◆ OBJECTIVE ◆
Report every line in the listing below where the string "root" shows up.

◆ THE DATA ◆
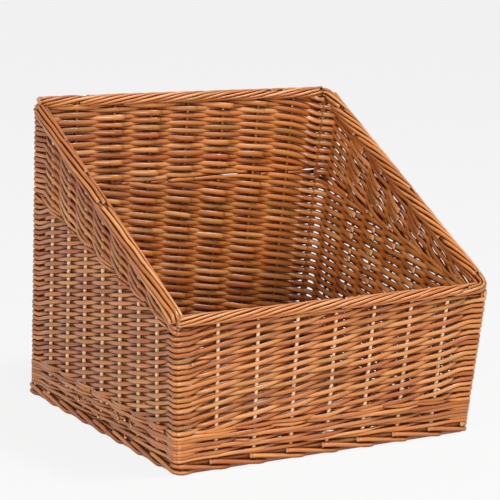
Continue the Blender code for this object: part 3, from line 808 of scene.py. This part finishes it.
def willow_finish(name, colours, lift, roughness, painted_shade_share):
    """Buffed willow: boiled with its bark and peeled, so its tannin stains it from straw to
    chestnut. The eye sees rods of unlike tone, long faint streaks, small dark knots and a satin
    sheen. Shade where rods lie close is painted into its colour."""
    _, tree, shader = new_material(name)
    look = add_node(tree, "Attribute", {"attribute_name": "rod_look"})
    look = add_node(tree, "SeparateXYZ", None, {0: look.outputs["Vector"]})
    tone_share, tint_share = look.outputs[0], look.outputs[1]
    place = add_node(tree, "UVMap", {"uv_map": "rod_uv"})
    place = add_node(tree, "SeparateXYZ", None, {0: place})
    # Each pattern's scale is counted in sixteenths of a metre along the rod, and each rod cuts
    # its own slice of it
    along = add_node(tree, "Math", {"operation": "MULTIPLY", 1: 16.0}, {0: place})
    rod_seed = add_node(tree, "Math", {"operation": "MULTIPLY", 1: 97.0}, {0: tone_share})
    # Streaks about 45 mm long and a quarter of the rod's girth wide
    turn = add_node(tree, "Math", {"operation": "MULTIPLY", 1: math.tau}, {0: place.outputs[1]})
    across = add_node(tree, "Math", {"operation": "SINE"}, {0: turn})
    grain = add_node(tree, "CombineXYZ", None, {0: along, 1: across, 2: rod_seed})
    streak = add_node(
        tree, "TexNoise", {"Scale": 1.4, "Detail": 3.0, "Roughness": 0.6}, {"Vector": grain})
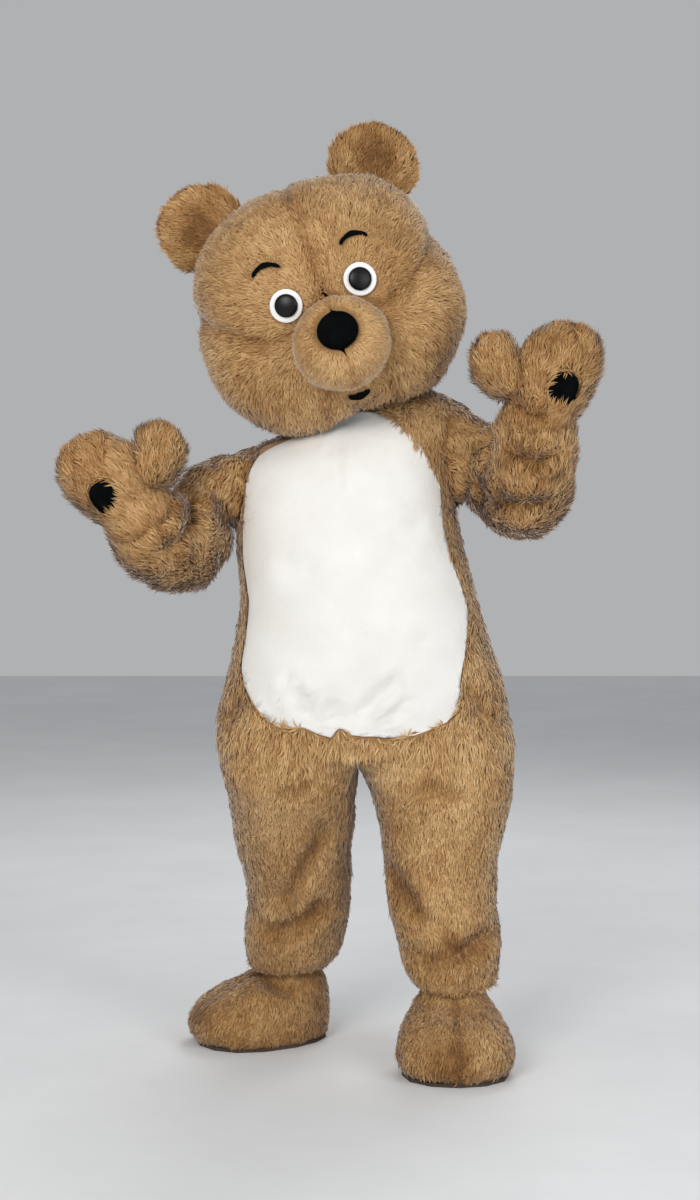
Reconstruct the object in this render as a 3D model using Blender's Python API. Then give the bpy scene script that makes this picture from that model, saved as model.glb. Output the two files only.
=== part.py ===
"""Bear mascot costume: the sewn pieces of a fur suit, mitts, boot covers and head, as worn.

Sides are the wearer's own. Heights are above the floor; the empty "costume" then lowers everything,
so that the world origin is the middle of the wearer's shoulders, where the suit hangs.
Lengths are metres, +Z is up and the costume faces -Y.
"""
import math

import bmesh
import bpy
import numpy as np
from mathutils import Matrix, Vector

# ---------------------------------------------------------------- driving sizes
HOLD_HEIGHT = 1.32      # shoulders above the floor
SEAM_GAP = 0.0003       # between two pieces that are sewn together
FUR_CLOTH = 0.004       # knit backing with its dense underfur
PLUSH_CLOTH = 0.003     # the short plush of the belly
VELVET = 0.003          # pads and brows
FACE_PILE = 0.0003      # lift of what lies on a panel
OUTLINE_STEPS = 2       # straight steps between two points of a trimmed outline

COLLECTION = "bear_mascot_costume"

# Columns: base colour, roughness
FINISHES = {
    "fur": ((0.46, 0.27, 0.12, 1.0), 0.95),
    "plush": ((0.86, 0.84, 0.79, 1.0), 0.9),
    "velvet": ((0.006, 0.007, 0.009, 1.0), 0.85),
    "eye_felt": ((0.88, 0.88, 0.88, 1.0), 0.7),
    "pupil": ((0.01, 0.01, 0.012, 1.0), 0.15),
    "sole": ((0.10, 0.07, 0.05, 1.0), 0.9),
}


# ---------------------------------------------------------------- scene and materials
def clear_scene():
    for item in list(bpy.data.objects):
        bpy.data.objects.remove(item, do_unlink=True)


def make_material(name):
    colour, roughness = FINISHES[name]
    material = bpy.data.materials.new(name)
    material.use_nodes = True
    shader = material.node_tree.nodes["Principled BSDF"]
    shader.inputs["Base Color"].default_value = colour
    shader.inputs["Roughness"].default_value = roughness
    shader.inputs["Metallic"].default_value = 0.0
    return material


clear_scene()
collection = bpy.data.collections.new(COLLECTION)
bpy.context.scene.collection.children.link(collection)
cutters = bpy.data.collections.new("cutters")
bpy.context.scene.collection.children.link(cutters)
costume = bpy.data.objects.new("costume", None)
costume.location = (0.0, 0.0, -HOLD_HEIGHT)
collection.objects.link(costume)
finish = {name: make_material(name) for name in FINISHES}


def add_object(name, mesh, material, parent=costume):
    item = bpy.data.objects.new(name, mesh)
    item.data.materials.append(finish[material])
    item.parent = parent
    collection.objects.link(item)
    return item


# ---------------------------------------------------------------- small geometry helpers
def unit(vectors):
    vectors = np.asarray(vectors, dtype=float)
    length = np.linalg.norm(vectors, axis=-1, keepdims=True)
    return vectors / np.maximum(length, 1e-12)


def power(value, exponent):
    """A signed power, for superellipses."""
    return math.copysign(abs(value) ** exponent, value)


def smooth_row(table, place):
    """Reads a table at a place in its first column, on a smooth curve through its rows."""
    table = np.asarray(table, dtype=float)
    keys = table[:, 0]
    place = min(max(place, keys[0]), keys[-1])
    right = min(max(int(np.searchsorted(keys, place)), 1), len(keys) - 1)
    left = right - 1
    span = keys[right] - keys[left]
    share = (place - keys[left]) / span

    def slope(row):
        before = max(row - 1, 0)
        after = min(row + 1, len(keys) - 1)
        return (table[after] - table[before]) / (keys[after] - keys[before])

    s2 = share * share
    s3 = s2 * share
    start = (2 * s3 - 3 * s2 + 1) * table[left] + (s3 - 2 * s2 + share) * span * slope(left)
    end = (3 * s2 - 2 * s3) * table[right] + (s3 - s2) * span * slope(right)
    return start + end


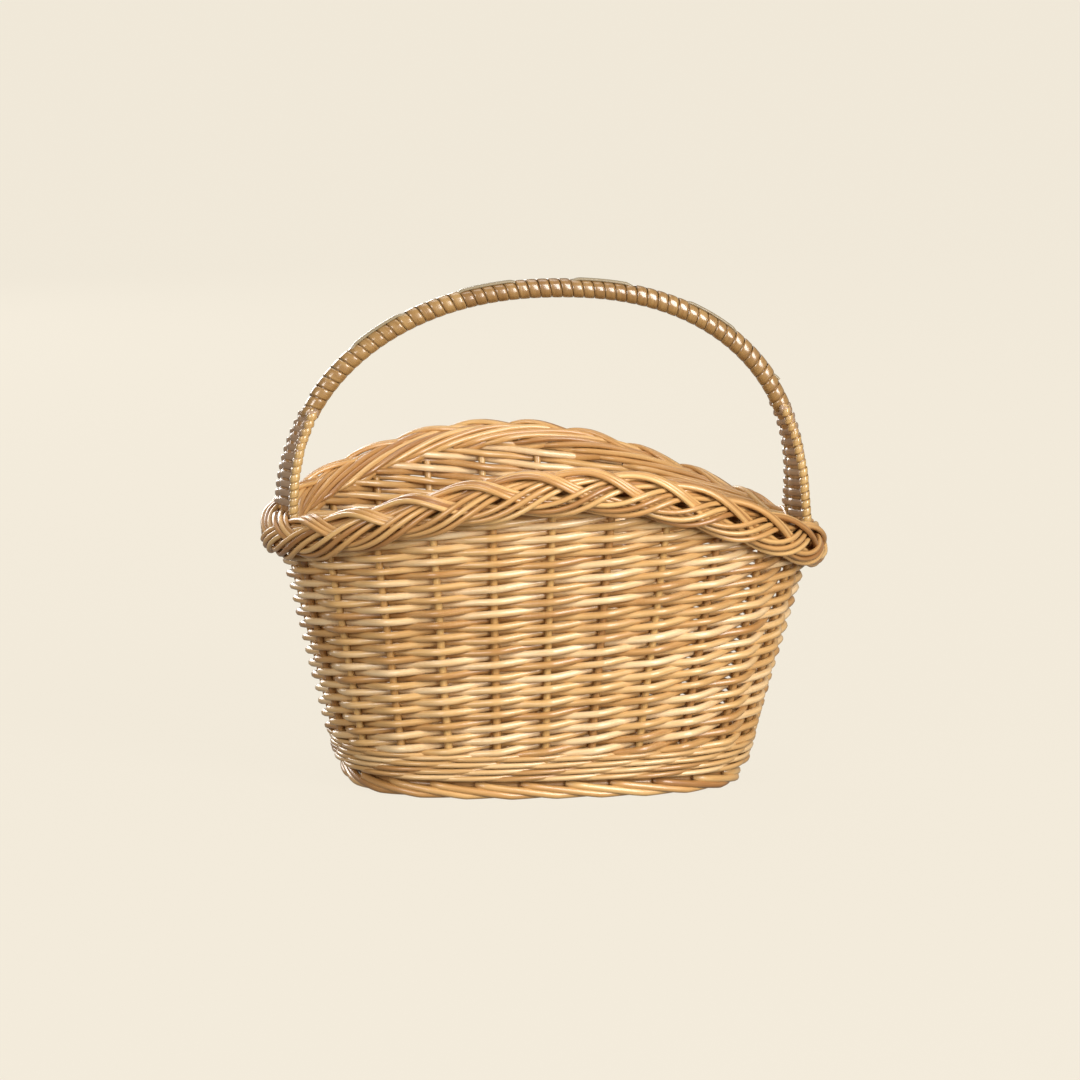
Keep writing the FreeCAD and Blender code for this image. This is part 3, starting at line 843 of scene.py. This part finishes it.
tails = {side: wall(END_SHARE[side], np.linspace(TAIL_END, end_height[side], TAIL_POINTS))
         for side in END_SHARE}
hoop_angles = np.linspace(0, math.pi, 90)[1:-1]
bow_line = np.concatenate([tails[1], hoop(hoop_angles), tails[-1][::-1]])
bow_radii = np.full(len(bow_line), HOOP_RADIUS)
bow_radii[:TAIL_POINTS], bow_radii[-TAIL_POINTS:] = SLYPE_RADII, SLYPE_RADII[::-1]
print("the bow is a rod", round(float(np.linalg.norm(np.diff(bow_line, axis=0), axis=1).sum())),
      "mm long")

# %% Ribs
FAN_HEIGHT = 74.0
RIB_RADIUS = 2.5
RIB_END, RIB_SHARE, RIB_CLOSE = 150, 0.0277, 9.8
RIB_STRAIGHT_ABOVE_BORDER = 17


def rib_line(side, face):
    share = END_SHARE[side] + side * face * RIB_SHARE
    foot = wall(share, np.linspace(RIB_END, end_height[side] + RIB_STRAIGHT_ABOVE_BORDER, 8))
    points = [foot]
    for part in (0.33, 0.67, 1.0):
        height = HOOP_BASE + FAN_HEIGHT * part
        x = hoop_x(side, FAN_HEIGHT * part / (HOOP_TOP - HOOP_BASE))
        close = face * RIB_CLOSE
        left = (HOOP_BASE + FAN_HEIGHT - height) / (HOOP_BASE + FAN_HEIGHT - foot[-1][2])
        points.append([[x, close + (foot[-1][1] - close) * left, height]])
    return np.concatenate(points)


rib_lines = {(side, face): rib_line(side, face) for side in (-1, 1) for face in (-1, 1)}
bow = make_rods("bow", [bow_line, *rib_lines.values()], [bow_radii] + [RIB_RADIUS] * 4,
                handle_willow, sides=12, bend=0.3, seed=15.0)
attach(bow, "root")
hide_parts("handle_bow", *[f"handle_rib_{side}_{face}" for side in ("left", "right")
                                 for face in ("front", "back")])

# %% [markdown]
# ## Lapping
# Flat cane is wound round the hoop, edge to edge. An array of rings would show no winding, so a
# tree walks along the hoop while it turns round it, and tells each point which way faces out, so
# that the cane lies flat on the rod. The turns that go over the leader strip stand a little higher
# on top, which is the tree's step up.


# %% Lapping tree
def lapping_tree():
    growth = Growth("cane_wound_along_a_path", Turns="Float", Steps="Int", Reach="Float",
                    Half_width="Float", Sides="Int", Step_up="Float", Changes="Float",
                    First_change="Float", Turns_per_cane="Float", Metres_per_radian="Float")
    value = growth.inside
    index = growth.add("GeometryNodeInputIndex")
    count = growth.math("MULTIPLY_ADD", value["Turns"], value["Steps"], 1.0)
    line = growth.add("GeometryNodeMeshLine", count)
    share = growth.math("DIVIDE", index, growth.math("SUBTRACT", count, 1.0))
    path = growth.add("GeometryNodeMeshToCurve", value["Geometry"])
    middle, run = (growth.add("GeometryNodeSampleCurve", path, None, share, mode="FACTOR", out=out)
                   for out in (1, 2))
    turn = growth.math("MULTIPLY", growth.math("DIVIDE", index, value["Steps"]), 2 * math.pi)
    out = growth.vector("NORMALIZE", growth.vector("CROSS_PRODUCT", (0.0, 1.0, 0.0), run))
    facing = growth.vector(
        "ADD", growth.vector("SCALE", (0.0, 1.0, 0.0), growth.math("SINE", turn)),
        growth.vector("SCALE", out, growth.math("COSINE", turn)))
    state = growth.math("COSINE", growth.math("MULTIPLY_ADD", share, value["Changes"],
                                              value["First_change"]))
    over = growth.add("ShaderNodeMapRange", state, -0.12, 0.12, 0.0, 1.0)
    on_top = growth.add("ShaderNodeMapRange", growth.math("COSINE", turn), 0.3, 0.9, 0.0, 1.0)
    raised = growth.math("MULTIPLY", growth.math("MULTIPLY", over, on_top), value["Step_up"])
    reach = growth.vector("SCALE", facing, growth.math("ADD", value["Reach"], raised))
    line = growth.add("GeometryNodeSetPosition", line, None, growth.vector("ADD", middle, reach))
    line = growth.store(line, "facing", facing, "FLOAT_VECTOR")
    cane_length = growth.math("MULTIPLY", value["Steps"], value["Turns_per_cane"])
    line = growth.store(line, "rod", growth.math("FLOOR", growth.math("DIVIDE", index,
                                                                      cane_length)))
    line = growth.store(line, "along", growth.math("MULTIPLY", turn, value["Metres_per_radian"]))
    line = growth.store(line, "thickness", value["Half_width"])
    growth.close(sweep(growth, line, 0.14, True))
    return growth


winding = lapping_tree()
print(winding.size())

# %% Lapping
CANE_PITCH = 8.5
CHANGE_LENGTH, CHANGE_FROM_MIDDLE = 89.0, -6.0
FAN_ANGLE = math.asin((FAN_HEIGHT / (HOOP_TOP - HOOP_BASE)) ** (HOOP_ROUNDNESS / 2))


def way_along(line):
    """Distance from the start of a line to each of its points."""
    return np.concatenate([[0], np.cumsum(np.linalg.norm(np.diff(line, axis=0), axis=1))])


lapped = hoop(np.linspace(FAN_ANGLE - 0.02, math.pi - FAN_ANGLE + 0.02, 240))
lapped_length = float(np.linalg.norm(np.diff(lapped, axis=0), axis=1).sum())
turns = round(lapped_length / CANE_PITCH)
changes = -2 * math.pi * lapped_length / CHANGE_LENGTH
first_change = -changes / 2 - 2 * math.pi * CHANGE_FROM_MIDDLE / CHANGE_LENGTH
lapping = grow("handle_lapping_cane", chain_mesh("lapped", [lapped]), winding,
               Turns=float(turns), Steps=22, Reach=6.4 * MM, Half_width=4.08 * MM, Sides=10,
               Step_up=1.0 * MM, Changes=changes, First_change=first_change,
               Turns_per_cane=17.0, Metres_per_radian=0.0072, Material=cane)
print("lapping:", turns, "turns over", round(lapped_length), "mm")
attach(lapping, "root")
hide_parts("handle_lapping")

# %% [markdown]
# ## Leg bindings
# Where the ribs stand off from the bow, the cane goes round all three in a figure of eight: in
# front of one rod, behind the next, in front of the third, and back the other way. Each rib is
# wound with its own narrow cane as well. Both are rules of an angle, but their rods stand at a
# different distance at each height, which is easier to work out in Python than in a tree.

# %% Figure of eight
EIGHTS = 11
BINDING_ABOVE_BORDER, BINDING_ABOVE_FAN = 20, 2
GRIP_AT_RIBS, GRIP_AT_BOW = 3.4, 2.9
CROSSING_GAP, PAST_RIB = 1.2, 2.4


def binding(side):
    """The cane that binds one leg, with its facing directions."""
    low = end_height[side] + BINDING_ABOVE_BORDER
    high = HOOP_BASE + FAN_HEIGHT + BINDING_ABOVE_FAN
    turn = np.linspace(0, 2 * math.pi * EIGHTS, EIGHTS * 40)
    height = low + (high - low) * turn / turn[-1]
    rise = np.clip((height - HOOP_BASE) / (HOOP_TOP - HOOP_BASE), 0, 1)
    rib = rib_lines[side, 1]
    half = np.interp(height, rib[:, 2], rib[:, 1])
    across = np.cos(turn)
    grip = (GRIP_AT_RIBS + GRIP_AT_BOW * np.exp(-(across * half / 8) ** 2)
            + CROSSING_GAP * across)
    out = grip * np.sin(3 * turn) * side
    y = (half + PAST_RIB + 1.3 * across) * across
    line = np.stack([hoop_x(side, rise) + out, y, height], -1)
    facing = np.cross(np.gradient(line, axis=0), [0.0, 0.0, 1.0])
    facing /= np.linalg.norm(facing, axis=1, keepdims=True)
    return line, facing


print("each leg is bound with", EIGHTS, "figures of eight")

# %% Bindings
WRAP_RADIUS, WRAP_PITCH, WRAP_BELOW_HOOP = 3.0, 6.1, 26
BINDING_HALF_WIDTH = 2.9


def wound(line):
    """Cane wound closely round a rib, with its facing directions."""
    length = way_along(line)
    steps = np.linspace(0, length[-1], int(length[-1] / WRAP_PITCH * 18))
    middle = np.stack([np.interp(steps, length, line[:, axis]) for axis in range(3)], -1)
    turn = 2 * math.pi * steps / WRAP_PITCH
    out = np.stack([np.cos(turn), np.sin(turn), 0 * turn], -1)
    return middle + out * WRAP_RADIUS, out


for side, side_name in ((-1, "left"), (1, "right")):
    line, facing = binding(side)
    # The figure of eight takes the darker copy of the cane, its colour painted shade.
    eights = make_canes(f"leg_binding_cane_{side_name}", [line], [BINDING_HALF_WIDTH], [facing],
                        shaded_binding_cane, seed=17.0)
    wraps = [wound(rib[rib[:, 2] > HOOP_BASE - WRAP_BELOW_HOOP])
             for rib in (rib_lines[side, face] for face in (-1, 1))]
    # The rib wraps take the brighter copy of the cane, its colour painted light.
    beads = make_canes(f"rib_wrapping_cane_{side_name}", [line for line, _ in wraps],
                       [BINDING_HALF_WIDTH] * 2, [facing for _, facing in wraps], lit_wrapping_cane,
                       seed=18.0, tree=strips)
    for piece in (eights, beads):
        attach(piece, "root")
    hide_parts(f"leg_binding_{side_name}")

# %% [markdown]
# ## Leader
# A flat strip runs along the top of the hoop. The lapping goes over it for a few turns and under it
# for the next few, which makes the pattern of the grip. Stretches could be cut to length and laid
# on, but the real strip is one piece, so it is one swept cane that dips below the lapping wherever
# the lapping steps up.

# %% Leader
LEADER_ENDS = slice(14, -14)
LEADER_HALF_WIDTH = 3.1
LEADER_LIFT, LEADER_DIP = 6.3, 1.2
lead = lapped[LEADER_ENDS]
lead_step = np.gradient(lead, axis=0)
lead_step /= np.linalg.norm(lead_step, axis=1, keepdims=True)
up = np.cross(lead_step, [0.0, 1.0, 0.0])
up *= np.sign(up[:, 2:3])
under = np.cos(changes * way_along(lapped)[LEADER_ENDS] / lapped_length + first_change)
lift = LEADER_LIFT - LEADER_DIP * np.clip(under / 0.25, -1, 1)
leader = make_canes("leader_strip_cane", [lead + up * lift[:, None]], [LEADER_HALF_WIDTH], [up],
                    leader_skin, seed=19.0, bend=0.1)
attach(leader, "root")
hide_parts("handle_leader")

# %% [markdown]
# ## Floor, light and camera
# A sheet of pale paper under a basket takes its shade from every lamp, and turns grey in the
# corners. Here the floor glows evenly by itself instead, and is kept out of the rods' reflections.
# Large soft lights stand in for a studio's: the main one at the right lights each stroke of the
# weaving on the side that turns towards it, and weaker ones keep the left, the top and the back
# from going dark.

# %% Floor
bpy.ops.mesh.primitive_plane_add(size=60)
floor = bpy.context.object
floor.name = "floor"
floor_paint = bpy.data.materials.new("floor_paint")
floor_paint.use_nodes = True
paint = floor_paint.node_tree.nodes["Principled BSDF"]
paint.inputs["Base Color"].default_value = (0.02, 0.019, 0.017, 1)
paint.inputs["Roughness"].default_value = 0.9
paint.inputs["Specular IOR Level"].default_value = 0.0
paint.inputs["Emission Color"].default_value = (0.868, 0.804, 0.686, 1)
paint.inputs["Emission Strength"].default_value = 1.0
floor.data.materials.append(floor_paint)
floor.visible_diffuse = False
floor.visible_glossy = False
print("floor is", round(floor.dimensions.x), "m wide")

# %% Lights
LIGHT_COLOUR = (1, 0.975, 0.94)
BASKET_MIDDLE = Vector((0, 0, 0.16))


def area_light(name, place, size, power):
    data = bpy.data.lights.new(name, "AREA")
    data.shape = "RECTANGLE"
    data.size, data.size_y = size
    data.energy = power
    data.color = LIGHT_COLOUR
    light = bpy.data.objects.new(name, data)
    light.location = place
    light.rotation_euler = (BASKET_MIDDLE - Vector(place)).to_track_quat("-Z", "Y").to_euler()
    bpy.context.scene.collection.objects.link(light)


area_light("key", (1.45, -2.6, 1.4), (1.5, 2.3), 147)
area_light("front_fill", (-2.3, -2.2, 1.2), (1.4, 1.4), 56)
area_light("top", (0.1, 0.7, 2.6), (1.6, 1.6), 17)
area_light("back_fill", (-0.8, 2.9, 1.1), (2.0, 1.6), 62)
world = bpy.data.worlds.new("studio")
world.use_nodes = True
world.node_tree.nodes["Background"].inputs[0].default_value = (1.0, 0.93, 0.82, 1)
world.node_tree.nodes["Background"].inputs[1].default_value = 0.25
bpy.context.scene.world = world
bpy.context.scene.view_settings.view_transform = "Standard"
print("lights:", {light.name: round(light.energy) for light in bpy.data.lights})

# %% Camera
TURN, DIP, ROLL, DISTANCE = 0.2032, 0.1549, 0.0168, 4.6159
ahead = Vector((math.sin(TURN) * math.cos(DIP), math.cos(TURN) * math.cos(DIP), -math.sin(DIP)))
level_right = Vector((math.cos(TURN), -math.sin(TURN), 0))
level_up = level_right.cross(ahead)
right = level_right * math.cos(ROLL) + level_up * math.sin(ROLL)
upright = level_up * math.cos(ROLL) - level_right * math.sin(ROLL)
camera = bpy.data.objects.new("camera", bpy.data.cameras.new("camera"))
camera.data.lens, camera.data.sensor_width = 199.6, 36
camera.data.shift_x, camera.data.shift_y = -0.0038, 0.0069
camera.matrix_world = Matrix.Translation(Vector((0, 0, 0.1778)) - ahead * DISTANCE) @ Matrix((
    right, upright, -ahead)).transposed().to_4x4()
bpy.context.scene.collection.objects.link(camera)
bpy.context.scene.camera = camera
print("camera looks down by", round(math.degrees(DIP), 1), "degrees from", DISTANCE, "m away")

◆ THE RESPONSE ◆
attach(bow, "root")
attach(lapping, "root")
        attach(piece, "root")
attach(leader, "root")